José Gusmão entrevista o economista Ricardo Cabral sobre a política de provisões do Banco de Portugal, que este ano impediu o Estado de receber centenas de milhões de euros em impostos e dividendos.
José Gusmão entrevista Ricardo Cabral

Esta entrevista foi feita no oitavo programa Mais Esquerda, que pode ser visto aqui (e a versão integral aqui). Em baixo, pode ler e ver a entrevista na íntegra.

Uma das notícias que surgiu a propósito do Orçamento do Estado para 2017 é um aumento significativo nos dividendos e no IRC pago pelo Banco de Portugal ao Estado e o apoio que isso vai dar ao esforço de consolidação orçamental em 2017. De onde vem este dinheiro e qual é a explicação para este aumento aparentemente tão súbito?

Essencialmente o dinheiro resulta da estratégia de provisões do Banco de Portugal e do programa de alargado da compra de ativos, ou seja, o programa de expansão quantitativa do BCE. Esse programa tem adquirido dívida pública dos países membros da zona euro. Em Portugal, o Banco de Portugal no final de 2015 tinha adquirido 10 mil milhões de euros de dívida pública portuguesa, mais cerca de mil milhões de euros de dívida do setor privado, essa dívida rende juros, esses juros resultam em lucros para o Banco de Portugal. Isso foi em 2015, em 2016 o banco já adquiriu mais dívida e é esse efeito que estamos a falar neste momento.

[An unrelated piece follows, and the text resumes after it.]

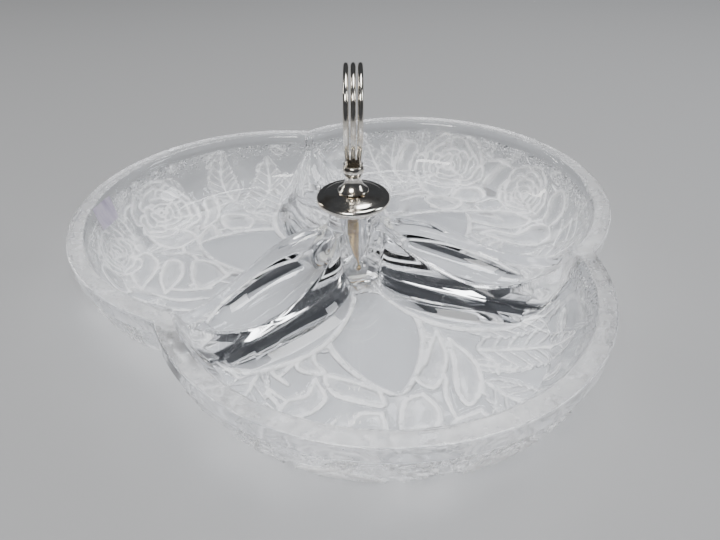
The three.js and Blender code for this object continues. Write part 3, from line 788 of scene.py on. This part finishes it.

Isso já tinha acontecido em 2015, e em 2016 isso não aconteceu. Escreveste um texto em que explicavas que o Banco de Portugal tinha constituído provisões e que os resultados positivos associados à compra desses títulos não se verificou em 2016, e falava-se também em valores consideráveis. Em primeiro lugar, o que são provisões do Banco de Portugal e porque é que essas provisões afetam os resultados do Banco de Portugal, e portanto os dividendos que são pagos ao Estado?

As provisões de que estamos a falar, nas contas de qualquer entidade e, em particular, nas contas do Banco de Portugal existem critérios diferentes e regras diferentes sobre como contabilizar diferentes itens. Um desses itens no plano de contas do Banco de Portugal chama-se “provisões para riscos gerais”. Essas provisões para riscos gerais são muito pouco específicas e não necessitam de qualquer fundamento. O plano de contas, tanto quanto é conhecido, permite a constituição de provisões até 5% dos títulos de dívidas. O que é que isso significa? Essencialmente é uma forma de precaver um futuro incerto, guardando lucros para o que der e vier.

Uma margem de segurança…

Sim, mas esta figura das provisões existia também, não com este termo “provisões para riscos gerais”, mas existia no passado, no setor privado, também este tipo de provisões. Essencialmente era utilizado para suavizar a variação dos lucros de ano para ano. As empresas poderiam constituir este tipo de provisões e diziam “eu preciso destas provisões para o futuro” e, ao constituir estas provisões, que eram consideradas como custo, não iam para os lucros e não pagavam impostos sobre os lucros. O plano de contas do setor privado foi alterado e basicamente qualquer provisão que é constituída tem que estar documentada, tem que haver um fundamento. É assim que se passa no setor privado.

E como é que se passou no Banco de Portugal?

No Banco de Portugal, existe um plano de contas que é proposto pelo próprio Banco de Portugal  e que é aprovado pelo ministro das Finanças, de acordo com a Lei Orgânica do Banco de Portugal. Parece-me que não deveria ser assim, o plano de contas não deveria ser preparado pela própria entidade que depois apresenta, está obrigada a apresentar essas contas, deveria ser um grémio mais ou menos independente da própria entidade. Por exemplo, eu não consigo ter acesso ao plano de contas mais recente do Banco de Portugal. Acho que o plano de contas deveria ser público, mas esse plano de contas dá grande discricionariedade e permite essa figura dessas provisões, desde que devidamente fundamentadas, embora eu não veja qualquer fundamentação no relatório do Banco de Portugal em relação à constituição destas provisões.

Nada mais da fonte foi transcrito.